A sketch depicting Leonardo da Vinci's aerial screw

Credit: Wikimedia Commons

A 500-year-old device invented by Leonardo da Vinci may hold the key to quieter drones

The Federal Aviation Administration fields thousands of complaints each year about the characteristic loud buzzing produced as drone propellers slice through the air. In fact, a 2017 NASA study showed that people find drone noise more annoying than that of any other ground vehicle, even when they're at the same volume. And experts believe such noise pollution will only worsen as unmanned aerial vehicles are increasingly used for package delivery, photography, emergency response, and more.

"The idea was to bring historical inspiration and modern computation together to reimagine a quieter modern drone."
Rajat Mittal
Professor, Mechanical Engineering

But there's new hope for quieter skies overhead. A research team led by Rajat Mittal, a Johns Hopkins professor of mechanical engineering, believes a device invented by Leonardo da Vinci more than 500 years ago may hold the key to softer sounding drones.

"Da Vinci's visionary aerial screw—a sort of precursor to the modern helicopter—inspired our investigation," Mittal says. "The idea was to bring historical inspiration and modern computation together to reimagine a quieter modern drone."

Mittal collaborated with a team that included Jung-Hee Seo, a Johns Hopkins associate research professor of mechanical engineering, and Suryansh Prakhar, a JHU doctoral candidate in Mechanical Engineering. Their work appeared in the Bulletin of the American Physical Society and was presented at the Annual Meeting of the Division of Fluid Dynamics in Washington in November 2023.

The team was aware that other research groups had explored loop-shaped propellers that were less noisy than traditional propellers with their flat, thin blades and angled edges. The characteristic buzzing sound produced by traditional propellers is the result of "tip vortices"—small swirling tornadoes of air that whoosh and intersect with the flat, angled blades. Loop propellers spread those vortices around, muting the sound.

Mittal's team surmised that Leonardo's design, with its screwlike shape and single blade, might be even quieter.

To find out, the researchers needed to create a model, which required selecting the most accurate measurements and design features. They came across a project in which aerospace engineering students at the University of Maryland had analyzed the aerial screw's design, including its radius, curve, pitch, shape, and number of loops. In doing so, they brought to life the device depicted in Leonardo's sketch, proving his design could actually take flight.
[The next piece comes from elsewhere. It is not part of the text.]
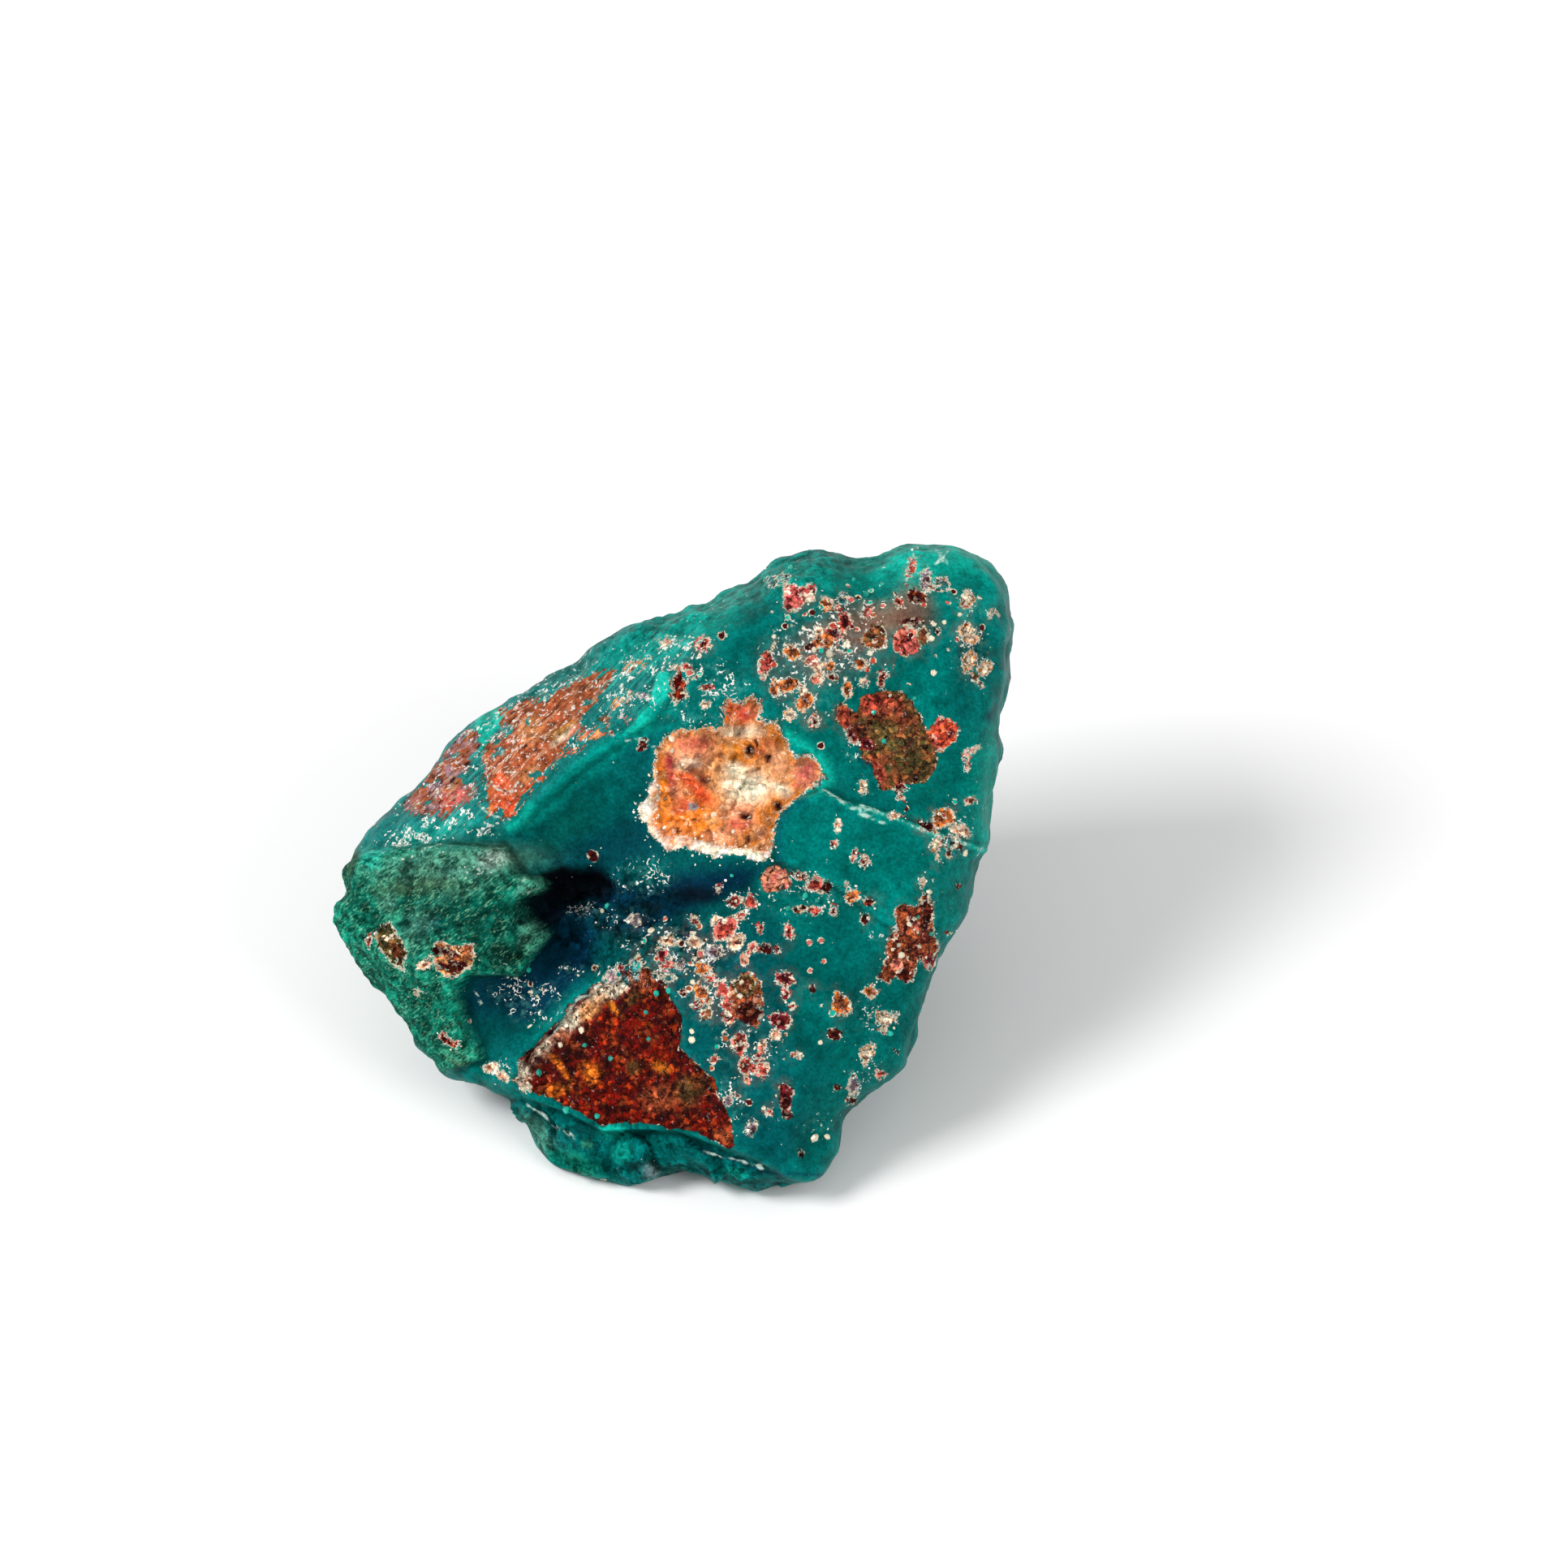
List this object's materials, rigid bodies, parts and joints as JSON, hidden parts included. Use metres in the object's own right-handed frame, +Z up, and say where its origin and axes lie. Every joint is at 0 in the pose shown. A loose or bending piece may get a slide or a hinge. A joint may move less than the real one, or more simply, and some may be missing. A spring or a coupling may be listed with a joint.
{
  "type": "rough mineral specimen",
  "caption": "Rough hand piece of dioptase and blue-green copper silicate on iron-stained quartz matrix, lying on a broad fracture face.",
  "frame": {"origin": "middle of the stone's bounding box, on the face it lies on", "axes": "+Z up; the large show face looks towards -Y and leans back 45 degrees; +X to the right of that face, which is the stone's longest side"},
  "size_m": [0.0448, 0.0358, 0.0298],
  "materials": {
    "copper_silicate_rock": "waxy to glassy broken surface, deep teal with brick-red, orange and cream patches and small pale-rimmed grains"
  },
  "bodies": {
    "root": {"dioptase_stone": "copper_silicate_rock"}
  },
  "joints": []
}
"Using that project as a starting point, we constructed a 3D model of the da Vinci aerial screw's looped shape, and then used our simulation software, called ViCar3D, to simulate the flow of air around the rotor as the drone was hovering in place. The software then predicted the speed of airflow around the propeller and pressure patterns," Prakhar says.

The pressure generated on the rotating screw's surface would turn into sound, so the team used a Farassat formulation—a theory devised by a NASA scientist in the late 1970s in order to predict sound levels based on simulated airflow patterns—to calculate the noise produced 5 meters from the rotor. Then they simulated a canonical loop propeller in the same circumstances.
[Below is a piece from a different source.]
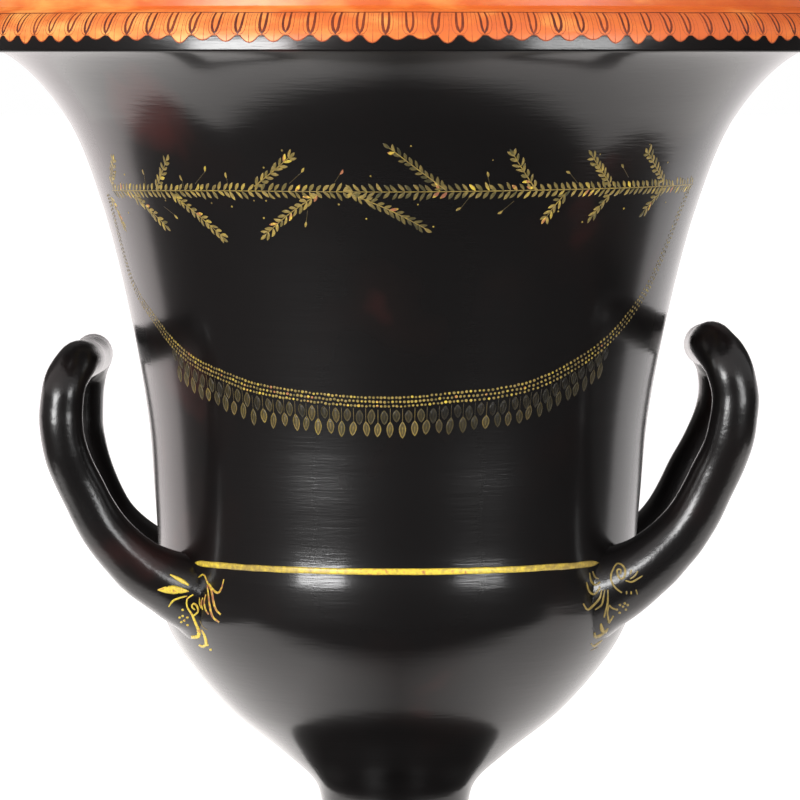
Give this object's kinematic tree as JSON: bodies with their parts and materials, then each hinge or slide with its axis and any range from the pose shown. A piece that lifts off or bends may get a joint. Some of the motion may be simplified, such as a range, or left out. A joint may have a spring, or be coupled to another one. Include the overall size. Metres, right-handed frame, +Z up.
{
  "type": "calyx krater, a painted ceramic copy",
  "caption": "Calyx krater about 30 cm tall: glossy black ceramic bowl on a low foot, two loop handles, orange lip, painted gold wreath and necklace.",
  "frame": {"origin": "on the table, under the middle of the mouth", "axes": "+Z up; +X towards the right handle as seen from the front; -Y is the front"},
  "size_m": [0.3234, 0.3234, 0.302],
  "materials": {
    "black_glaze": "gloss",
    "orange_slip": "satin",
    "brown_paint": "satin",
    "gold_paint": "satin"
  },
  "bodies": {
    "root": {"krater": "black_glaze"}
  },
  "joints": []
}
The da Vinci propeller was, in fact, a bit noisier than the loop propeller at any given rotation speed. But the aerial screw also produced more lift—the upward force that opposes gravity's downward pull. The researchers also knew that the amount of lift needed to remain fixed for common drone assignments such as delivering packages, so they then calculated the noise emitted by the da Vinci and loop propellers when producing the same amount of lift.

At last, they had their answer.

"The da Vinci propeller produced much less noise for the same given amount of lift being generated," Prakhar says.

The team next plans to conduct more simulations to model the propellers' noise levels when the drones are larger and operating at higher speeds.

"We would expect similar results in noise reduction," Prakhar says. "However, the aerodynamic efficiency of da Vinci's propeller will be lower when compared to a traditional propeller, since not all parts of the spiral screw shape can be optimized to produce a similar amount of lift force. Despite this possible loss in efficiency, these propeller shapes can be useful for applications where noise reduction is more important than aerodynamic efficiency."